We can’t just do less damage; we have to repair the damage and ensure that cities operate in a system in which they do not only consume resources, but they also contribute to producing and restoring the resources they consume. In this system, materials and goods from the region are prioritised by cities. Waste is re-defined as a by-product that can always be recycled or reused in another processes. Water is also recycled or treated before discharged into natural water bodies. Organic waste is treated and used as soil fertilizer. And energy comes from local renewable energy sources. In a nutshell, we leave behind the city organised around petrol to give way to the Regenerative City.

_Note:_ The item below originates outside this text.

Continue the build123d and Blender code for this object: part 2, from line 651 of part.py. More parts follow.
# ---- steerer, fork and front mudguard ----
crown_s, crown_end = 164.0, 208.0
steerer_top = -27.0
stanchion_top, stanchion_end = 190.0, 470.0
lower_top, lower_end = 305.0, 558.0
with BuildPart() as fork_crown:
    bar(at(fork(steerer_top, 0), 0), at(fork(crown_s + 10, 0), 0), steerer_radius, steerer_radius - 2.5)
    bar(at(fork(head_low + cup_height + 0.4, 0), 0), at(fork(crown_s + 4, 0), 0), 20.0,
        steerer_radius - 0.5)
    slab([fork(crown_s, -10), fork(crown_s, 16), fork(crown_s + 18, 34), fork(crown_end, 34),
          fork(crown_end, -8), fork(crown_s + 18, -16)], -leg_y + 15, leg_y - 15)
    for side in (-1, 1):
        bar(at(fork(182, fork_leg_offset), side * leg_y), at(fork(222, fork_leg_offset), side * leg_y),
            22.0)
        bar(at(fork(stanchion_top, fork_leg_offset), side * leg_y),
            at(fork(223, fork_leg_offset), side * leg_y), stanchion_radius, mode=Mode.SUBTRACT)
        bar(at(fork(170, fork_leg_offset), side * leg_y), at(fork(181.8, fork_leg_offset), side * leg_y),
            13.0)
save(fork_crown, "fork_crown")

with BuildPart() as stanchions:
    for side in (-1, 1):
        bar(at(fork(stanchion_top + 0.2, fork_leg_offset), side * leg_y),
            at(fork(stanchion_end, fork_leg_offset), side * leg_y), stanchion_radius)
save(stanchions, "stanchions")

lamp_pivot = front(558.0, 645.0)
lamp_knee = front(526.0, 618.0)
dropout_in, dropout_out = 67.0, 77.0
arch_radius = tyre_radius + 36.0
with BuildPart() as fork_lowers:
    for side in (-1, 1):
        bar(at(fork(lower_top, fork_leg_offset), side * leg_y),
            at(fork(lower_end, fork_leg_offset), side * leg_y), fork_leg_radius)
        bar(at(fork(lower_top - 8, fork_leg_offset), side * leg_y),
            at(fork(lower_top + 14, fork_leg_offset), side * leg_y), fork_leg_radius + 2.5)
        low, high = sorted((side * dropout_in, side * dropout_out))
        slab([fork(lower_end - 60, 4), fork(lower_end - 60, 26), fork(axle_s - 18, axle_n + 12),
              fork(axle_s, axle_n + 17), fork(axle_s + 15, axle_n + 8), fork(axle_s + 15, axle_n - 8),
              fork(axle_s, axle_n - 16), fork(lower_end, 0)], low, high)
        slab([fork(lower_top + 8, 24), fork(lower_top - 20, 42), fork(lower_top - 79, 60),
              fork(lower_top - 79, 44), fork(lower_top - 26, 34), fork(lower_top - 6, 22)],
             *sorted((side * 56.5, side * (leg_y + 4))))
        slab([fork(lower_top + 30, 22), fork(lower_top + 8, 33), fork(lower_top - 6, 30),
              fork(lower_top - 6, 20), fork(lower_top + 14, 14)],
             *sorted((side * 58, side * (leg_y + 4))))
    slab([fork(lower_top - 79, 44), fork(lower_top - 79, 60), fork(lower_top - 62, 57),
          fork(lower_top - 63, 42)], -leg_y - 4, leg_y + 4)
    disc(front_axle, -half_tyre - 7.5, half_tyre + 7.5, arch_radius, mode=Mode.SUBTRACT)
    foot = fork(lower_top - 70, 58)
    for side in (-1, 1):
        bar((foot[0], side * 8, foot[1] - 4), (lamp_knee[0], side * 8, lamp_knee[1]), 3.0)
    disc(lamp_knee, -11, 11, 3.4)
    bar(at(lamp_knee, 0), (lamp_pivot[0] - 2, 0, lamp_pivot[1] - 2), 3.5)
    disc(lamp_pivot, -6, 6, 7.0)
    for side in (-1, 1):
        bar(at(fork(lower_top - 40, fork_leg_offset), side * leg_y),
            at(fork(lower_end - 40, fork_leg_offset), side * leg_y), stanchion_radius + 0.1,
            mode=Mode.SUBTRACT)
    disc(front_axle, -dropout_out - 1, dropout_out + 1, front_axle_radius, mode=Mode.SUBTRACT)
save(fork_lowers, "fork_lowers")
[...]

Fortunately, there are encouraging signs on that front, as I could witness at the Smart City Expo Puebla, celebrated in Mexico from February 16-18, in which the World Future Council participated. Interventions made by mayors and experts working at the local level revealed that cities are aware of the profound and urgent shift they need to make in the way they produce and use energy. And, as managers of energy infrastructures and services, they are uniquely positioned to do it.

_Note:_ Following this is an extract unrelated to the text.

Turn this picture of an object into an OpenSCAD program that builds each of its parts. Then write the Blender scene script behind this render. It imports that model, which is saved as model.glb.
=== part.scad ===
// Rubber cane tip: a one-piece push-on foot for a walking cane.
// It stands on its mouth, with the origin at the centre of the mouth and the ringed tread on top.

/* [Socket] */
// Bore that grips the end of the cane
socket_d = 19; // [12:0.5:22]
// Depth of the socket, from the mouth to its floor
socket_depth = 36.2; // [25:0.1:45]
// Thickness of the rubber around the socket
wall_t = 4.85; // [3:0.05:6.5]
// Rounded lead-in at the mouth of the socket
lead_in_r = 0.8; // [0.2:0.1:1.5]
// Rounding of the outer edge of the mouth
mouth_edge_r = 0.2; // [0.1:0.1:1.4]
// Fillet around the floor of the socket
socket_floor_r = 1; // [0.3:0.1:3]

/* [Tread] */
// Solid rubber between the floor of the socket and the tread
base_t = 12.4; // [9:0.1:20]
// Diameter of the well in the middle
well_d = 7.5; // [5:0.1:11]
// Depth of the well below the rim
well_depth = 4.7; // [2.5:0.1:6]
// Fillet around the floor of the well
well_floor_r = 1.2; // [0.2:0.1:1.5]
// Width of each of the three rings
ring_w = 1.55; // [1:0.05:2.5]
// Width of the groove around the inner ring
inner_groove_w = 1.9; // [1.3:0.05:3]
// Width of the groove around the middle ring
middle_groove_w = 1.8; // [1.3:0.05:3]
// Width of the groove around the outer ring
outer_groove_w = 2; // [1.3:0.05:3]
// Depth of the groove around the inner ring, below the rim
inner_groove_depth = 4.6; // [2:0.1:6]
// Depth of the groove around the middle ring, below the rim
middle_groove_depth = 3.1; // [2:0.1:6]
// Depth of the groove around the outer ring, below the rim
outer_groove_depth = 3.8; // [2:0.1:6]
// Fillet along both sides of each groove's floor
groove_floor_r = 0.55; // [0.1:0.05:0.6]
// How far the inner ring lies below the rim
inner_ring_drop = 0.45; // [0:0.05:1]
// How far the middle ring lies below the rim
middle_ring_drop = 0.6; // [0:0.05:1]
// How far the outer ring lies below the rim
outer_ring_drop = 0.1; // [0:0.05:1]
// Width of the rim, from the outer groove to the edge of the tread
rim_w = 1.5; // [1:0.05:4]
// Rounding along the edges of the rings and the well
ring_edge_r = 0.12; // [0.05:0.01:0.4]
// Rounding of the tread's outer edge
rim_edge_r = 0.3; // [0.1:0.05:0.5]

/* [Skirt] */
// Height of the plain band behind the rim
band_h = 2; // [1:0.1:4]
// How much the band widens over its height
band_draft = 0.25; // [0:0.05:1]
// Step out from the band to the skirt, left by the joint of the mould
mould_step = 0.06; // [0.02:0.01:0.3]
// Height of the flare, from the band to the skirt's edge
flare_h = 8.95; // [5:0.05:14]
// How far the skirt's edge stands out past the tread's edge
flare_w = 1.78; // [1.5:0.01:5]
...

This strategic approach has led cities to innovate with new kinds of recycling programs. For example, the city of Buenos Aires has seen a 50% reduction in waste sent to landfills compared with 2012 and it has committed to reducing it further by 83% by 2017. And something that would be unthinkable decades ago, cities are starting to give priority to green areas over highways, as clearly exemplified by the restoration of the Cheonggyecheon stream in Seoul, which for more than three decades buried beneath a four-lane, elevated freeway built as part of an industrialisation and modernisation process. The building sector, too, is subject to new policies in this direction, as it was highlighted during the conference. For example, NYC is undertaking a 10-year plan to improve the energy efficiency of NYC’s one million buildings to reduce building-based emissions 30% by 2025. Mexico City is developing norms for building energy performance to double the energy efficiency rate of buildings by 2030. And Portland is working with residents, businesses and community partners to advance ecoroofs in the city as a means to save energy consumption, reduce pollution and decrease stormwater volume.

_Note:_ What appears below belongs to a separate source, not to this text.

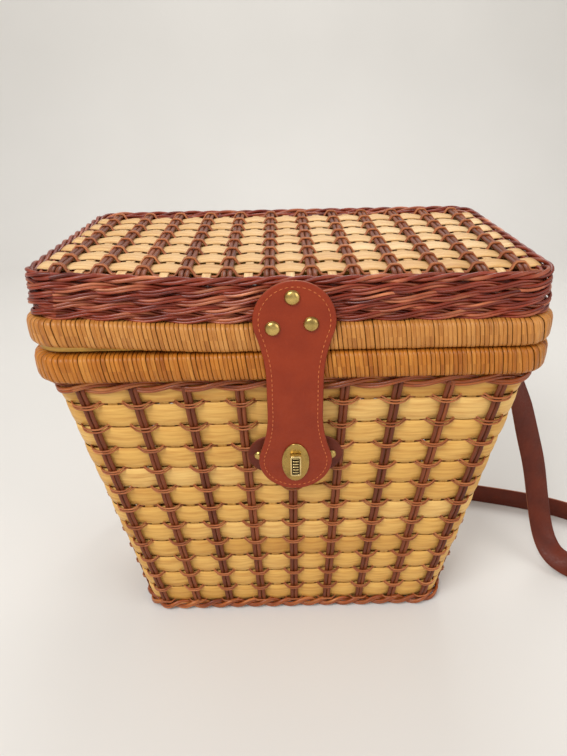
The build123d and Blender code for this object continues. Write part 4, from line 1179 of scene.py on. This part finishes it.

Most important, cities are starting to realise something fundamental: they need to go beyond minimising energy use to actually challenge it. Energy efficiency is not only about simply reducing energy demand to offer the same service, but about a fundamental change in the structure, nature and role of the energy system. And nothing epitomises best this than Vancouver or Frankfurt, which are taking strong action on energy efficiency as a core component of their strategy to go 100% RE by 2050.

Thus, Vancouver intends to reduce city-wide building energy demand by about one-third over 2014 levels by 2050, and meet the rest of the energy demand through renewable electricity. Similar in the transport sector, where the goal is to shape the transport system in a way that most of the journeys will be made on foot or by bike, and the remaining trips by transit will be made using electric vehicles of various types. All together, these two sectors accounted for over 90% of the city’s emissions in 2014. In the case of Frankfurt, energy efficiency measures have led to a 37 percent reduction in electricity consumption by private households by 2015. As with Vancouver, the rest of the energy consumption and production demand will be met through local and regional renewable sources.

This does not only make sense in terms of climate and environmental protection, but also in terms of economic development. By focusing on regenerative urban development, the city of Vancouver has created more than 3.000 new green local jobs in the last 5 years. And the city’s brand is currently valued at US$31bn when measured by investment, reputation and performance as “green, clean and sustainable”. In Frankfurt, energy efficiency measures have already helped the city to save €100m in energy costs, a number that is projected to rise. And its 100% RE strategy is gradually bringing down its current energy import costs from €2bn a year to zero.

Locally determined contributions of cities like these ones show us that challenging the traditional energy system upon which cities have been built is actually possible, and indeed beneficial from a social, environmental and economic point of view. Just imagine what world would be possible if we start replicating these successful champions and make the transition to regenerative cities on our own terms, in ways that maximise the benefits to us today and to future generations. Surely a very different kind of city story to tell.